The surgeon makes a small incision in the gum tissue to expose the tooth. If bone covers part of the tooth, a drill or specialized instrument removes just enough bone to access it. In many cases, the surgeon sections the tooth into smaller pieces rather than trying to remove it whole, which requires less bone removal and causes less trauma to the surrounding area. Once all pieces are out and the socket is cleaned, the incision is closed with stitches. Some stitches dissolve on their own in a week or two; others need to be removed at a follow-up appointment.

What Happens Inside the Socket After Removal

Your body begins repairing the extraction site immediately. Within the first 24 to 48 hours, a blood clot fills the socket, acting as a biological bandage. This clot keeps bacteria and food debris out while new tissue grows underneath. Even though you can’t see it, gum tissue starts forming at the edges of the socket right away.

During the first week, the blood clot is gradually replaced by granulation tissue, a mesh of tiny blood vessels and connective tissue cells that serves as scaffolding for new growth. Between 7 and 21 days, the hole begins to visibly close as gum tissue regenerates across the surface. Underneath, early bone formation starts as soon as two weeks after extraction, though it takes six to eight weeks for new bone to substantially fill the socket. A complete seal of mature, mineralized bone forms around the 12th week on average. The broader reshaping of bone in the jaw continues for a year or more.

The First Few Days of Recovery

Most people experience the worst discomfort in the first two to three days. Swelling peaks around 48 hours and then gradually subsides. You can manage pain with over-the-counter options or whatever your dentist recommends. Applying ice to the outside of your cheek in 20-minute intervals helps reduce swelling during the first day.

For the first few days, stick to soft or liquid foods that require minimal chewing: yogurt, applesauce, broth-based soups, ice cream, and smoothies all work well. As you heal, you can add semi-solid foods like scrambled eggs, mashed potatoes, oatmeal, and soft pasta. Most people return to their normal diet within one to two weeks, though full healing of the deeper tissue takes several weeks.

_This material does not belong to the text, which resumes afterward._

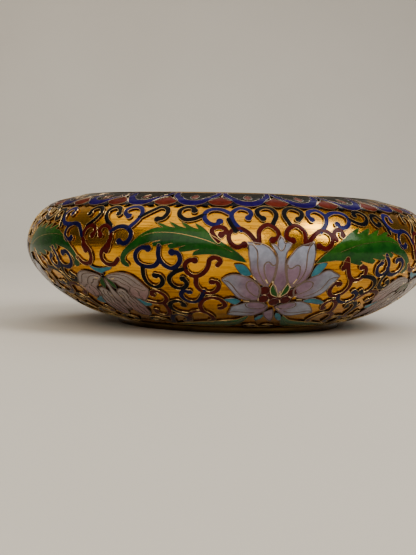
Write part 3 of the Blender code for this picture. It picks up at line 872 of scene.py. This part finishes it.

The single most important thing you can do during recovery is protect the blood clot. Avoid using straws, spitting forcefully, smoking, or swishing liquid vigorously in your mouth for at least the first few days. Any suction in your mouth can pull the clot out of the socket.

Dry Socket: The Most Common Complication

When the blood clot dislodges or dissolves before the socket has healed, the result is a condition called dry socket. It leaves bone and nerves exposed to air, food, and bacteria, causing intense, radiating pain that typically starts two to four days after the extraction. The pain often spreads to the ear or temple on the same side.

Dry socket is more common after surgical extractions than simple ones, with surgical procedures carrying roughly three times the risk. Smoking is one of the strongest risk factors, increasing the odds more than sixfold. Poor oral hygiene raises the risk even further. If you develop dry socket, your dentist will clean the area and place a medicated dressing in the socket to soothe the exposed bone and promote healing. The pain usually resolves within a few days of treatment.

Signs of Infection to Watch For

Some swelling and mild discomfort are normal after an extraction. Infection, while uncommon, produces a distinct pattern: worsening pain after the first few days instead of improving, swelling that spreads or intensifies, a fever above 38°C (100.4°F), pus draining from the socket, difficulty opening your mouth, or trouble swallowing. These symptoms can appear within days of the procedure or sometimes a week or more later.

In rare cases, an untreated infection can spread to the floor of the mouth or deeper tissues of the neck, causing severe swelling that interferes with breathing and swallowing. This is a medical emergency. The vast majority of post-extraction infections are caught and treated long before reaching that point, typically with antibiotics and drainage if needed. If your pain is getting worse rather than better after the third day, or you develop any of the symptoms above, contact your dentist or surgeon promptly.